Write out the whole listing word for word.

Given material |
= = =
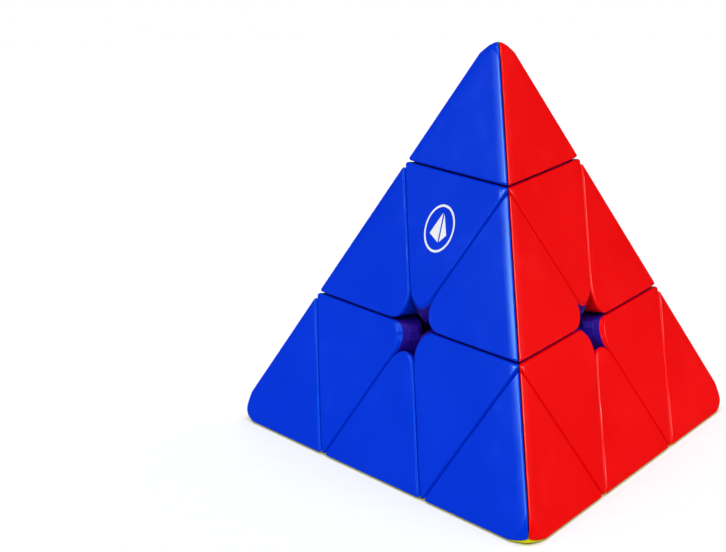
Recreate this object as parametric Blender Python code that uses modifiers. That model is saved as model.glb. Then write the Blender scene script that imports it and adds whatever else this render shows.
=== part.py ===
"""Pyramid twisty puzzle: a regular tetrahedron cut into three layers along each of its four axes.

Four tips, four axial pieces and six edge pieces turn about a four-armed core. The origin is the
centre of the core, where the four axes cross; +Z points to the top corner and -Y to the front one.
Every layer is cut along a plane outside the ball of radius CAVITY_R, and along a plane through the
centre inside it, so that the feet of the edge pieces turn under the axial pieces that hold them.
Lengths are in metres; MM turns the dimensions below into metres.
"""

from math import pi, radians, sqrt

import bmesh
import bpy
from mathutils import Matrix, Vector

MM = 0.001

# --- outer shape ---------------------------------------------------------------------------------
EDGE = 98.0 * MM                 # long edge of the sharp tetrahedron
INRADIUS = EDGE / (2 * sqrt(6))  # centre to face, 20.0 mm
LAYER_CUT = INRADIUS / 3         # height of a layer's cut above the centre, along its axis
TIP_CUT = 5 * INRADIUS / 3       # height of a tip's cut
CLEARANCE = 0.15 * MM            # each piece stands this far back from its cut plane
FILLET = 1.15 * MM               # setback of the fillet on the outer edges of tips and edge pieces
AXIAL_FILLET = 0.7 * MM          # setback of the smaller fillet on the axial pieces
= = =
Expected answer |
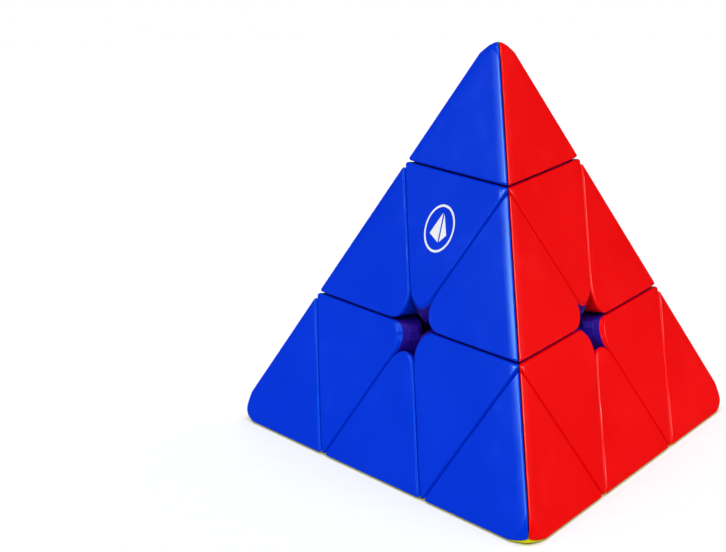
Recreate this object as parametric Blender Python code that uses modifiers. That model is saved as model.glb. Then write the Blender scene script that imports it and adds whatever else this render shows.
=== part.py ===
"""Pyramid twisty puzzle: a regular tetrahedron cut into three layers along each of its four axes.

Four tips, four axial pieces and six edge pieces turn about a four-armed core. The origin is the
centre of the core, where the four axes cross; +Z points to the top corner and -Y to the front one.
Every layer is cut along a plane outside the ball of radius CAVITY_R, and along a plane through the
centre inside it, so that the feet of the edge pieces turn under the axial pieces that hold them.
Lengths are in metres; MM turns the dimensions below into metres.
"""

from math import pi, radians, sqrt

import bmesh
import bpy
from mathutils import Matrix, Vector

MM = 0.001

# --- outer shape ---------------------------------------------------------------------------------
EDGE = 98.0 * MM                 # long edge of the sharp tetrahedron
INRADIUS = EDGE / (2 * sqrt(6))  # centre to face, 20.0 mm
LAYER_CUT = INRADIUS / 3         # height of a layer's cut above the centre, along its axis
TIP_CUT = 5 * INRADIUS / 3       # height of a tip's cut
CLEARANCE = 0.15 * MM            # each piece stands this far back from its cut plane
FILLET = 1.15 * MM               # setback of the fillet on the outer edges of tips and edge pieces
AXIAL_FILLET = 0.7 * MM          # setback of the smaller fillet on the axial pieces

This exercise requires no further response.